Monday, March 3, 2014

The Kontinental Klan

Prohibition’s failure had some consequences no one seemed to anticipate. Illegal moonshine flowed more freely than legal booze either before or after the nation went dry. Illegal traffic in liquor fostered criminal activity which led to organized crime. But another rather bizarre consequence was the resurgence of the Ku Klux Klan across the Pacific Northwest. The Knights of the Ku Klux Klan claimed a platform that claimed to be anti vice and corruption It was also pro patriotism in the wake of World War I. The Klan targeted blacks, Jews, Catholics, and foreign born people.

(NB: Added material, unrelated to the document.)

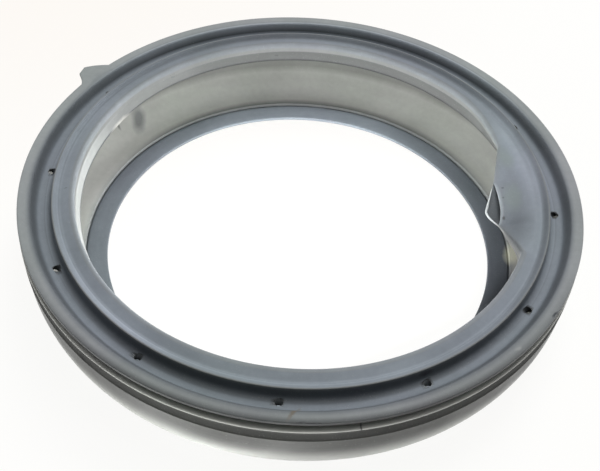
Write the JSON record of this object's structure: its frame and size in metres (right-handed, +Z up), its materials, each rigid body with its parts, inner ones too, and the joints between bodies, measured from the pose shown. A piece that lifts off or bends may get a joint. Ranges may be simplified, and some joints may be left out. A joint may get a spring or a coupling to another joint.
{
  "type": "washing machine door seal",
  "caption": "Moulded grey rubber door bellows: clamping rim with drain channel, inner ring with hanging skirt and duckbill nozzle, hollow bowl and sealing ring.",
  "frame": {"origin": "on the seal's axis, in the plane of the flat underside that it lies on", "axes": "+Z up along the seal's axis towards the clamping rim; the duckbill nozzle is on the +X side and the locating tab is between -X and +Y"},
  "size_m": [0.39, 0.39, 0.0641],
  "materials": {
    "grey_rubber": "satin moulded rubber, smoother and glossier inside"
  },
  "bodies": {
    "root": {"door_seal": "grey_rubber"}
  },
  "joints": []
}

In Montana, since there were very small African American and Jewish populations, the KKK targeted Catholics and foreign-born residents.

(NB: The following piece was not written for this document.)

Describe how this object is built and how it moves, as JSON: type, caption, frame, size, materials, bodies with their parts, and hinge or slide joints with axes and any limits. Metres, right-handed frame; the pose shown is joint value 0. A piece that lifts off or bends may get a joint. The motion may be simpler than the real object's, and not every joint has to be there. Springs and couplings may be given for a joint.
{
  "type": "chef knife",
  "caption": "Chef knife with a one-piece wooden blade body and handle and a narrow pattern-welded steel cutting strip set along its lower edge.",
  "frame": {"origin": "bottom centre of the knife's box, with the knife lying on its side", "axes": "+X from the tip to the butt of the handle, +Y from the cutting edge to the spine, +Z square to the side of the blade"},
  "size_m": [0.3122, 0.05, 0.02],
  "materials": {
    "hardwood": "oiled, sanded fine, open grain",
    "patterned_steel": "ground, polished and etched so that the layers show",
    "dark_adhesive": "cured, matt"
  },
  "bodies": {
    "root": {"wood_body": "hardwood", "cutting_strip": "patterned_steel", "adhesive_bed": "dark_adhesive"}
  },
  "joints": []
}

Montana’s leader, or Grand Dragon, was Lewis Terwilliger, a former mayor of Laurel. Terwilliger christened Butte the “worst place in the State of Montana” because of its cultural diversity and its many Catholics. Little wonder that Butte is where Montana’s first chapter organized in 1923. There were eventually some forty chapters in a number of Montana cities and towns during the depressed 1920s into the 1930s.
On September 10, 1925, Laurel residents were shocked to see a burning cross on a butte four miles west of the city. The Laurel Outlook reported that the fire lit up the night sky and "it looked like all the dragons, wizards, witches, ghosts—or whatever they are called—from all over the country had gathered there." Wearing their customary white flowing robes and peaked hoods, some 2500 members gathered on the butte. Fireworks announced the initiation of one hundred new members.
Nationally, the Klan organized in Georgia in 1915 retaining much of the dress, rules, and cross-burning of the original nineteenth century organization. In Montana and the Northwest, however, the Kontinental Klan, as it was called, was not as violent as its counterparts elsewhere. Prospective members had to be native born, white, Protestant, Gentile, and American citizens. Interestingly, many of Montana’s 5,000 members were women who belonged to separate women’s chapters of the Kontinental Klan.

Women of the Billings Ku Klux Klan  No. 7 gave this memorial marker in 1928. What is marked, however, is a mystery; only the stone remains. Courtesy of Harry Axline.